Who else made Resolutions? Click here to find out.

WHAT DOES VIRGINIA PROMISE TO DO MORE OF?: Get Joe Harris some more looks

  • Why it will happen: In the preseason, Joe Harris was in the ACC Player of the Year conversation, though , through a dozen games this season his points per game is down five points. Harris has also seen a significant dip in his free throw shooting – the team is down from the line as well, at 65 percent – and so far, Harris is attempting less than eight shots per game. Harris is one of the best scoring options in the ACC. The Cavaliers can defend, and can slow down the game, but they’ll need Harris to put up some more points in the New Year.
  • Why it won’t happen: Like mentioned in the last sentence, Virginia plays at slow pace. With the limited number of possessions, and as the Cavaliers have a current turnover percentage of 20.6 percent, according to, there are less opportunities to get Harris more looks.

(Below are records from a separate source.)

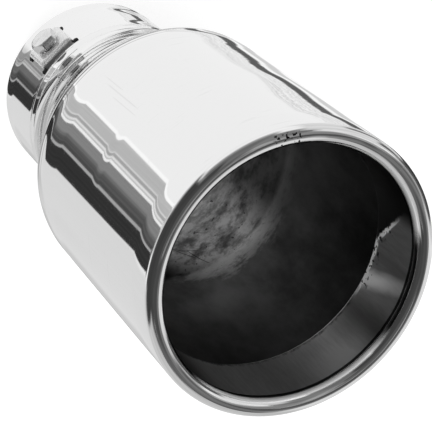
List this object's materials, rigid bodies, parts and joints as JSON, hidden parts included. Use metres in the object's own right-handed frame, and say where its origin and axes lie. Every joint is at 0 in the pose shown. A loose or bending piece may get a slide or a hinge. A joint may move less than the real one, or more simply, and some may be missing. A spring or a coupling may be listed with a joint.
{
  "type": "exhaust tip",
  "caption": "Round polished exhaust tip with a rolled mouth, a drawn shoulder and a narrower inlet sleeve clamped by a set screw.",
  "frame": {"origin": "centre of the inlet end, on the plane of the inlet rim", "axes": "+Z along the tip's axis from the inlet to the mouth; -Y through the nut and the set screw"},
  "size_m": [0.1016, 0.1016, 0.1889],
  "materials": {
    "polished_shell": "mirror polished stainless steel outside, satin inside",
    "polished_sleeve": "polished stainless steel",
    "nut_steel": "plain, with dark weld tacks at the corners",
    "screw_steel": "plain turned"
  },
  "bodies": {
    "tip": {"outer_shell": "polished_shell", "inlet_sleeve": "polished_sleeve", "square_nut": "nut_steel"},
    "screw": {"set_screw": "screw_steel"}
  },
  "joints": [
    {"name": "screw_travel", "type": "slide", "parent": "tip", "child": "screw", "axis": [0, 1, 0], "range_m": [-0.002, 0.0007]}
  ]
}
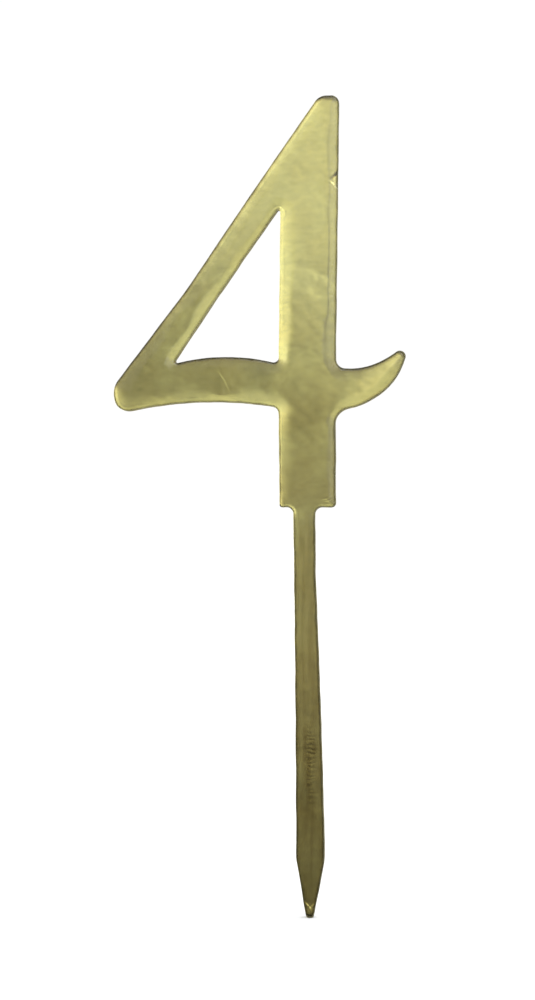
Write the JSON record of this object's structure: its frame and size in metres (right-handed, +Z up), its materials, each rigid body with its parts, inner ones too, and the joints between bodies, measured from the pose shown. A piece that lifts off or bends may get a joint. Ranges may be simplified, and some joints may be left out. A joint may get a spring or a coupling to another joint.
{
  "type": "number cake topper",
  "caption": "Flat numeral four of gold mirror acrylic on an integral pointed stake, pushed into a cake until its shoulders rest on the top.",
  "frame": {"origin": "on the back of the sheet, in the middle of the stake's root, level with the shoulders that rest on the cake", "axes": "+Z up along the stem, away from the stake's point; +X to the right when the numeral is read from the front; the mirror front faces -Y and the painted back faces +Y"},
  "size_m": [0.0497, 0.0021, 0.1391],
  "materials": {
    "protective_film": "clear, slightly hazy peel-off film",
    "gold_acrylic": "polished faces, laser-cut edges, amber tint that reads as olive gold over the mirror",
    "mirror_film": "vacuum-metallised mirror",
    "backing_paint": "matt protective paint"
  },
  "bodies": {
    "root": {"protective_film": "protective_film", "acrylic_sheet": "gold_acrylic", "mirror_film": "mirror_film", "backing_paint": "backing_paint"}
  },
  "joints": []
}
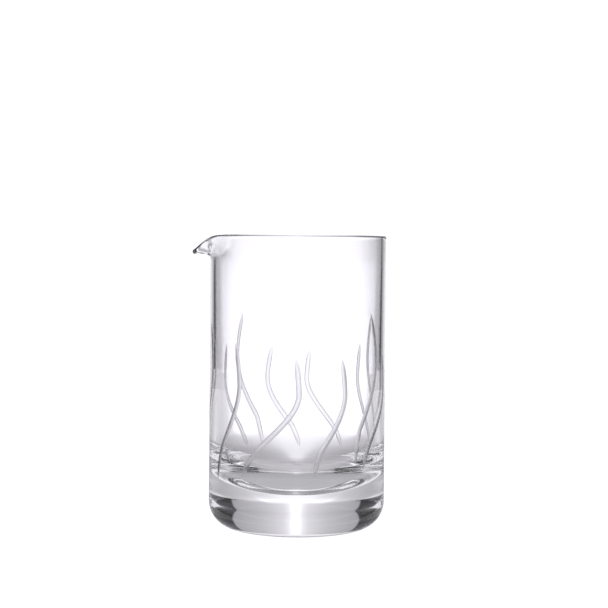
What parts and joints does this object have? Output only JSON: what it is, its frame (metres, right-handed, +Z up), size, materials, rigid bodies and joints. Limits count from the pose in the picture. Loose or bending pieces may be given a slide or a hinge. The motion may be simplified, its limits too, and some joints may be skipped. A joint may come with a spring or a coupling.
{
  "type": "mixing glass",
  "caption": "Straight-sided bartender's mixing glass with a heavy base, a pulled pouring spout and slanting wheel-cut strokes.",
  "frame": {"origin": "centre of the flat underside that the glass stands on, on the axis of the round wall", "axes": "+Z up along the axis of the round wall, -X out over the pouring spout, -Y towards the front"},
  "size_m": [0.0992, 0.09, 0.15],
  "materials": {
    "glass": "polished clear"
  },
  "bodies": {
    "root": {"mixing_glass": "glass"}
  },
  "joints": []
}
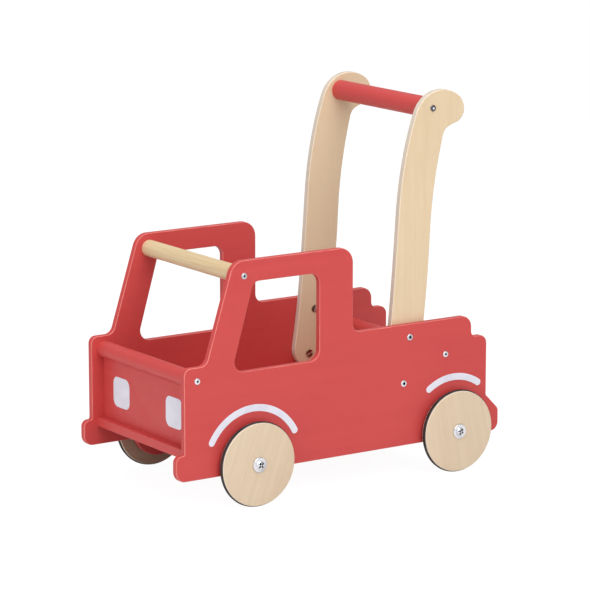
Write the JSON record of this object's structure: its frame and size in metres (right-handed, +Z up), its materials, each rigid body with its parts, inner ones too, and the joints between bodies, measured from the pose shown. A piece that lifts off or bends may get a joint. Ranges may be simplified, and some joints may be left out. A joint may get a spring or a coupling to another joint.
{
  "type": "push along truck",
  "caption": "Wooden push along truck for toddlers: red plywood truck body with windowed cab and open load bed, wooden wheels with rubber bands, tall birch handle.",
  "frame": {"origin": "on the floor under the middle of the truck, at the bottom centre of its bounding box", "axes": "-Y the way the truck faces, +X its left side, +Z up"},
  "size_m": [0.2758, 0.5062, 0.5095],
  "materials": {
    "red_paint": "satin red paint on birch plywood",
    "birch_ply": "clear satin lacquer on birch plywood",
    "natural_dowel": "clear satin lacquer",
    "pin_wood": "raw",
    "white_print": "satin white vinyl",
    "zinc": "zinc plated",
    "bronze_nut": "dark bronze plated",
    "axle_steel": "bright steel",
    "black_rubber": "matte",
    "bush_nylon": "matte"
  },
  "bodies": {
    "truck": {"side_panel_left": "red_paint", "handle_arm_left": "birch_ply", "wheel_stripes_left": "white_print", "side_panel_right": "red_paint", "handle_arm_right": "birch_ply", "wheel_stripes_right": "white_print", "floor_board": "red_paint", "front_board": "red_paint", "tail_board": "red_paint", "hood_rail": "red_paint", "tail_rail": "red_paint", "handle_bar": "red_paint", "cab_rail": "natural_dowel", "board_pins": "pin_wood", "headlights": "white_print", "rail_screws": "zinc", "handle_bar_screws": "zinc", "arm_bolts": "zinc", "inner_washers": "zinc", "hub_washers": "zinc", "hub_screws": "zinc", "arm_nuts": "bronze_nut", "front_axle": "axle_steel", "rear_axle": "axle_steel"},
    "wheel_front_left": {"wheel_front_left": "birch_ply", "tyre_front_left": "black_rubber", "bush_front_left": "bush_nylon"},
    "wheel_front_right": {"wheel_front_right": "birch_ply", "tyre_front_right": "black_rubber", "bush_front_right": "bush_nylon"},
    "wheel_rear_left": {"wheel_rear_left": "birch_ply", "tyre_rear_left": "black_rubber", "bush_rear_left": "bush_nylon"},
    "wheel_rear_right": {"wheel_rear_right": "birch_ply", "tyre_rear_right": "black_rubber", "bush_rear_right": "bush_nylon"}
  },
  "joints": [
    {"name": "wheel_front_left_spin", "type": "hinge", "parent": "truck", "child": "wheel_front_left", "pos_m": [0.1281, -0.1378, 0.0555], "axis": [1, 0, 0], "continuous": true},
    {"name": "wheel_front_right_spin", "type": "hinge", "parent": "truck", "child": "wheel_front_right", "pos_m": [-0.1281, -0.1378, 0.0555], "axis": [1, 0, 0], "continuous": true},
    {"name": "wheel_rear_left_spin", "type": "hinge", "parent": "truck", "child": "wheel_rear_left", "pos_m": [0.1281, 0.178, 0.0555], "axis": [1, 0, 0], "continuous": true},
    {"name": "wheel_rear_right_spin", "type": "hinge", "parent": "truck", "child": "wheel_rear_right", "pos_m": [-0.1281, 0.178, 0.0555], "axis": [1, 0, 0], "continuous": true}
  ]
}
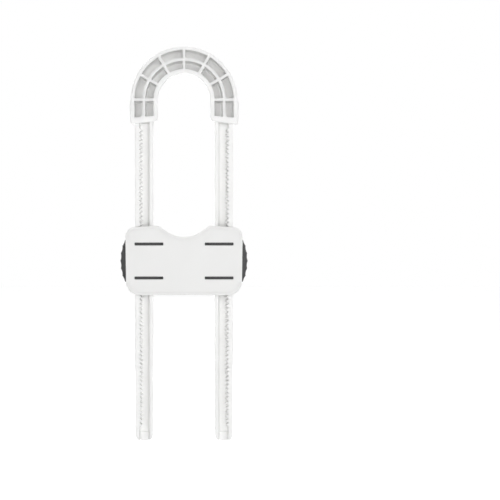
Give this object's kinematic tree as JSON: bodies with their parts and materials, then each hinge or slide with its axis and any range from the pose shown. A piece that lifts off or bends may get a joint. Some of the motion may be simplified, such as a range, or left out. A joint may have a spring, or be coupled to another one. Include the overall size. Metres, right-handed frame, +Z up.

WHAT DOES VIRGINIA SWEAR THEY WILL DO LESS OF?: Trying to figure out its lineup/rotation

  • Why it will happen: Virginia entered the year with high expectations after winning 23 games a season ago. The Cavaliers have dropped games to VCU, Wisconsin – both at home – while being upset by Green Bay three days after losing to the Badgers. Tony Bennett, even after a two-week layoff, is still tinkering with his roster. He’s talked about shortening it, he’s talked about going 10, 11 guys and in Monday’s win over Norfolk State, Bennett had Akil Mitchell come off the bench. Virginia has a talented and deep roster. It’s only a matter of time before Bennett finds a lineup that works with this team.
  • Why it won’t happen: Virginia has other issues to deal with besides the team’s chemistry. How can the Cavaliers fix those problems when they can’t even have a consistent starting five, or rotation? With conference play looming, UVA is still looking for a marquee win after dropping its best non-conference games to VCU and Wisconsin. They may be talented and deep, but they will to match that with chemistry if they want to contend in the ACC.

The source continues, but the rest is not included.